What you should do => Write out the entries below once more, exactly.

Working data =>
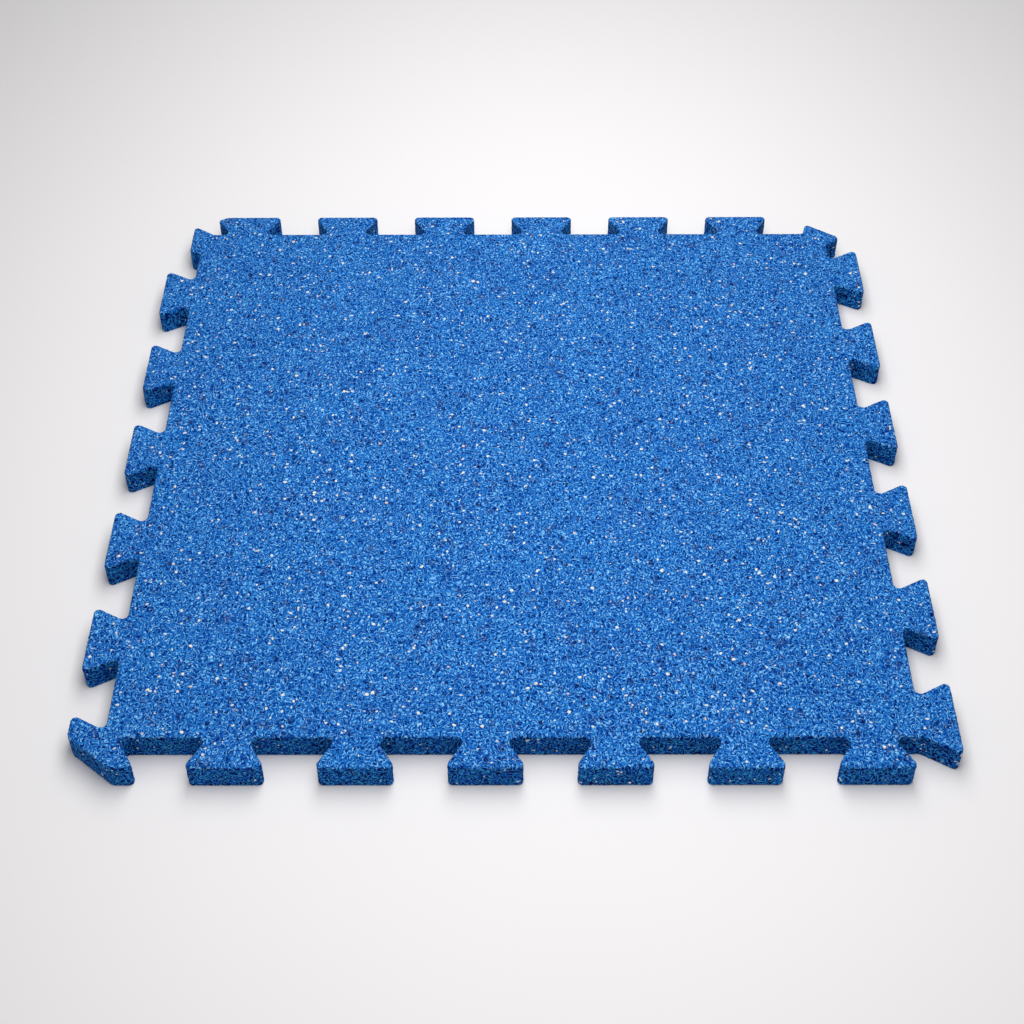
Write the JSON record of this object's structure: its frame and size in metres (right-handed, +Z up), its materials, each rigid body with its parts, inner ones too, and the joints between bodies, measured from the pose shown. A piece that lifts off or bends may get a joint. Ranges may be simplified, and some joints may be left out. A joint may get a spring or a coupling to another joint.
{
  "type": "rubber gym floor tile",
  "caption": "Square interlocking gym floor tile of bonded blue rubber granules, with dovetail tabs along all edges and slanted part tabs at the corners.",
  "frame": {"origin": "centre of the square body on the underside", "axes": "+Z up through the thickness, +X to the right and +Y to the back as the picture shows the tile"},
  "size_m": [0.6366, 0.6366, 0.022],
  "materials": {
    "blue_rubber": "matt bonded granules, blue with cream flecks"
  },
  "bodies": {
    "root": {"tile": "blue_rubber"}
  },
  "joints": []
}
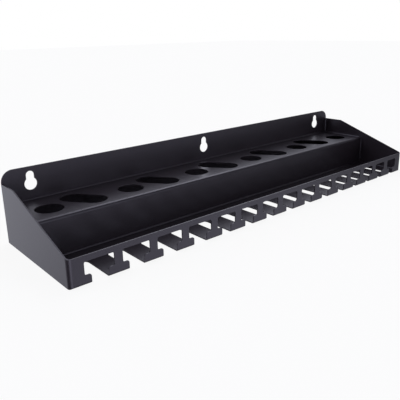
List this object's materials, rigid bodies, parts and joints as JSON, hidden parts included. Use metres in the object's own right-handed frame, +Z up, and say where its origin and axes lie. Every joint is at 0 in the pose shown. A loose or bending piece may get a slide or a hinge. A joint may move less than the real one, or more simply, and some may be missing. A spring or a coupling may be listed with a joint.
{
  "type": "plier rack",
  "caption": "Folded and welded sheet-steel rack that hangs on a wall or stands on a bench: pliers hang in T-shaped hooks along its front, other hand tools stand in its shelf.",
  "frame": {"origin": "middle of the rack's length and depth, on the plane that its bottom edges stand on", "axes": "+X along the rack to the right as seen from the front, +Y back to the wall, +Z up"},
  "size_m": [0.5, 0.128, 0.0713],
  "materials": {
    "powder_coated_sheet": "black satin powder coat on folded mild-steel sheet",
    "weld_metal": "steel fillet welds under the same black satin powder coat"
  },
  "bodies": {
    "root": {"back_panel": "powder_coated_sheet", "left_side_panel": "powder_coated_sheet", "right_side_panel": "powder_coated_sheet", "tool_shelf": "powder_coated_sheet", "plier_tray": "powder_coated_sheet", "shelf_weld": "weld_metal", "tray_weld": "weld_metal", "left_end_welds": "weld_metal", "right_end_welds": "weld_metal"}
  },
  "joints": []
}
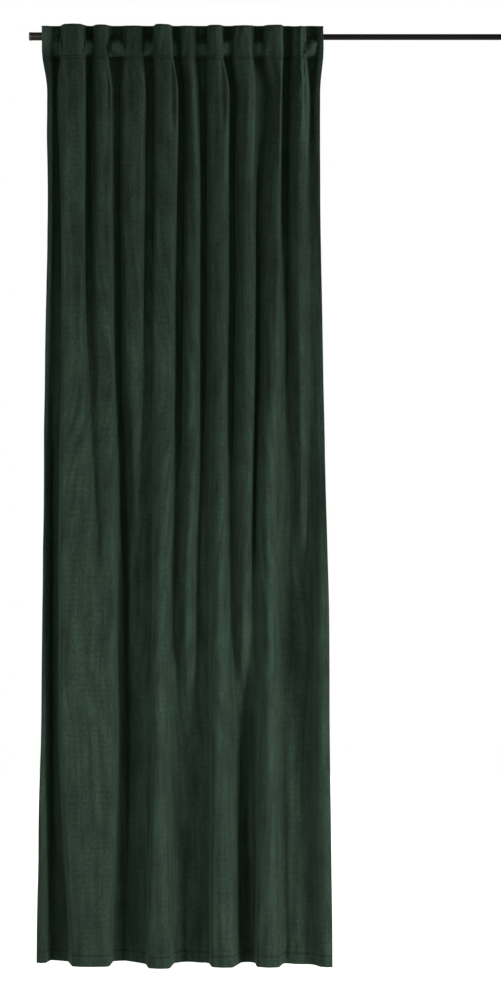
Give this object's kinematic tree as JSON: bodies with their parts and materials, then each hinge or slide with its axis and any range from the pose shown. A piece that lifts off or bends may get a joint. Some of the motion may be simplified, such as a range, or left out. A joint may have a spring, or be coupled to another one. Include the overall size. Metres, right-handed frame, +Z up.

Solution to this exercise =>
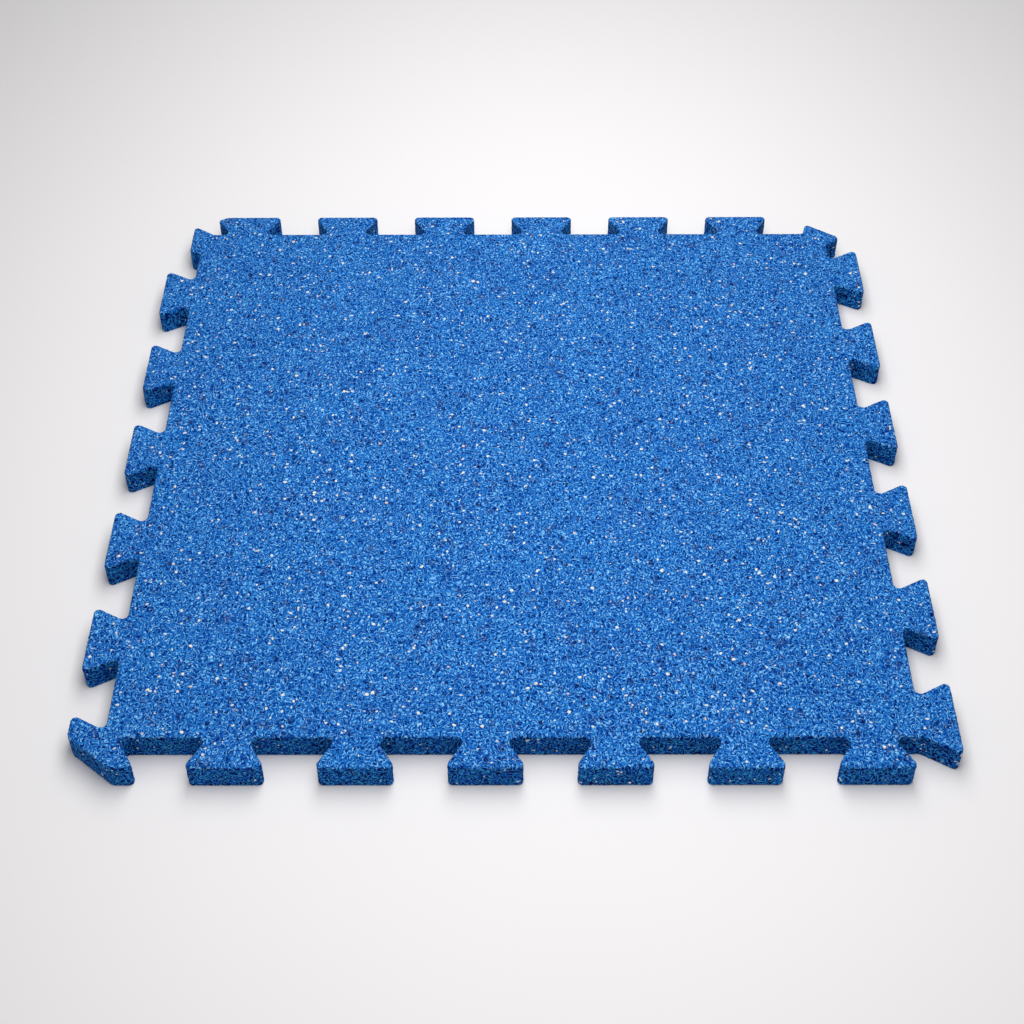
Write the JSON record of this object's structure: its frame and size in metres (right-handed, +Z up), its materials, each rigid body with its parts, inner ones too, and the joints between bodies, measured from the pose shown. A piece that lifts off or bends may get a joint. Ranges may be simplified, and some joints may be left out. A joint may get a spring or a coupling to another joint.
{
  "type": "rubber gym floor tile",
  "caption": "Square interlocking gym floor tile of bonded blue rubber granules, with dovetail tabs along all edges and slanted part tabs at the corners.",
  "frame": {"origin": "centre of the square body on the underside", "axes": "+Z up through the thickness, +X to the right and +Y to the back as the picture shows the tile"},
  "size_m": [0.6366, 0.6366, 0.022],
  "materials": {
    "blue_rubber": "matt bonded granules, blue with cream flecks"
  },
  "bodies": {
    "root": {"tile": "blue_rubber"}
  },
  "joints": []
}
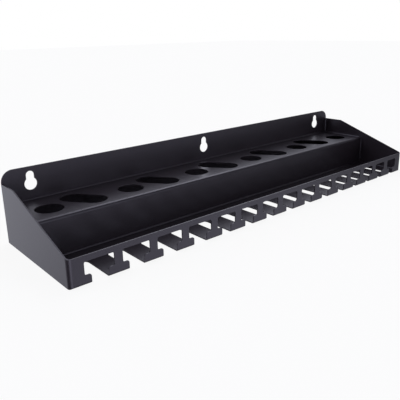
List this object's materials, rigid bodies, parts and joints as JSON, hidden parts included. Use metres in the object's own right-handed frame, +Z up, and say where its origin and axes lie. Every joint is at 0 in the pose shown. A loose or bending piece may get a slide or a hinge. A joint may move less than the real one, or more simply, and some may be missing. A spring or a coupling may be listed with a joint.
{
  "type": "plier rack",
  "caption": "Folded and welded sheet-steel rack that hangs on a wall or stands on a bench: pliers hang in T-shaped hooks along its front, other hand tools stand in its shelf.",
  "frame": {"origin": "middle of the rack's length and depth, on the plane that its bottom edges stand on", "axes": "+X along the rack to the right as seen from the front, +Y back to the wall, +Z up"},
  "size_m": [0.5, 0.128, 0.0713],
  "materials": {
    "powder_coated_sheet": "black satin powder coat on folded mild-steel sheet",
    "weld_metal": "steel fillet welds under the same black satin powder coat"
  },
  "bodies": {
    "root": {"back_panel": "powder_coated_sheet", "left_side_panel": "powder_coated_sheet", "right_side_panel": "powder_coated_sheet", "tool_shelf": "powder_coated_sheet", "plier_tray": "powder_coated_sheet", "shelf_weld": "weld_metal", "tray_weld": "weld_metal", "left_end_welds": "weld_metal", "right_end_welds": "weld_metal"}
  },
  "joints": []
}
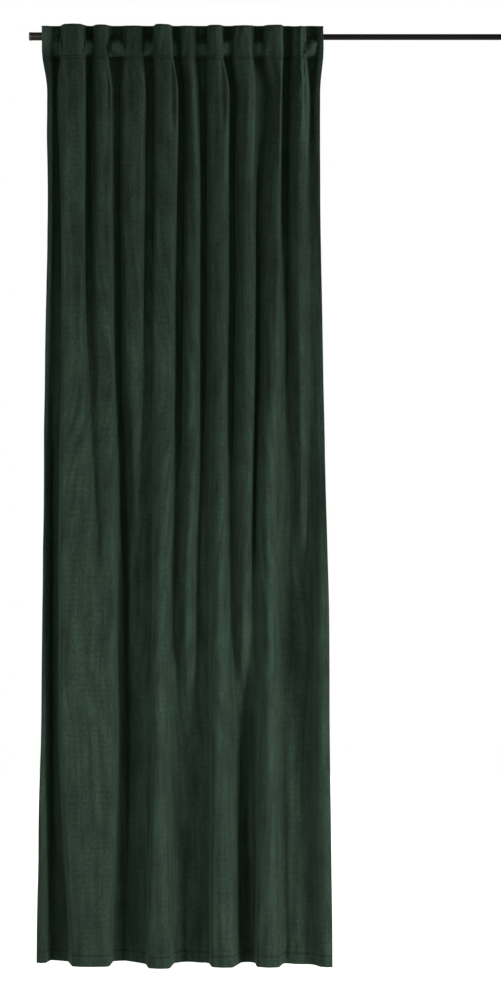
Give this object's kinematic tree as JSON: bodies with their parts and materials, then each hinge or slide with its axis and any range from the pose shown. A piece that lifts off or bends may get a joint. Some of the motion may be simplified, such as a range, or left out. A joint may have a spring, or be coupled to another one. Include the overall size. Metres, right-handed frame, +Z up.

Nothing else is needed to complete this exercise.